On each iteration of the function you’ll be handed some arguments on the model’s current status. Then you’ll do some fancy work to say, “okay, if the car is dead center reward it with 1 point but if it’s too far to the left or the right only give it a half point and then if it’s off the track give it zero.”

The model tests and evaluates where the best value is based on the reward function

The model will then run the track going around, trying out different strategies and using that reward function to try and earn a higher reward. On each lap it will start to learn that staying in the middle of the track offers the highest, most valuable reward.

At first this seems pretty easy… until you start to realize a couple of things. The model truly does test out all types of various options which means it may very well go in reverse and still think it’s doing a good job because you’ve only rewarded it for staying on the center line.

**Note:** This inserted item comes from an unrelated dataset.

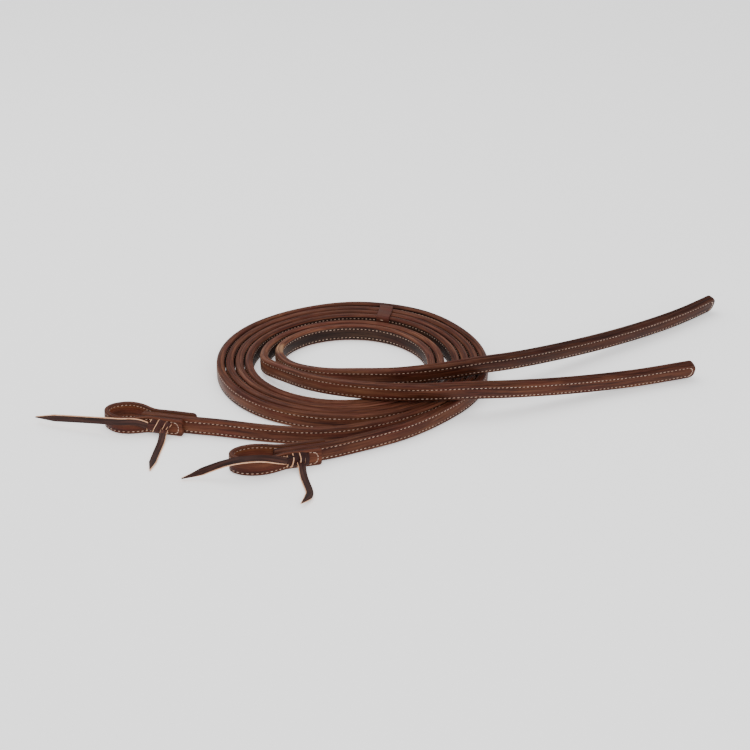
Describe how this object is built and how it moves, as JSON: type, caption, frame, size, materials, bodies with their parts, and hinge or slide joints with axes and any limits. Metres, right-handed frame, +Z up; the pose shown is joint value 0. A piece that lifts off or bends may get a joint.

The model won’t even take into account speed in this example because you’re not offering a reward for it.


As you start to compete you’ll find that other racers are getting even more complex like finding ways to identify how to train the model to take the inside lane of a race track or how to block an upcoming model that is attempting to pass it.

On the surface, the concepts and tools are extremely easy to pick up and get started with, however the competition and depth of this race are incredible. I’m looking forward to building some complex models over the next couple of weeks and sharing my results. If you’re interested in a side hobby check out the AWS Deep Racer League and maybe we can race against each other!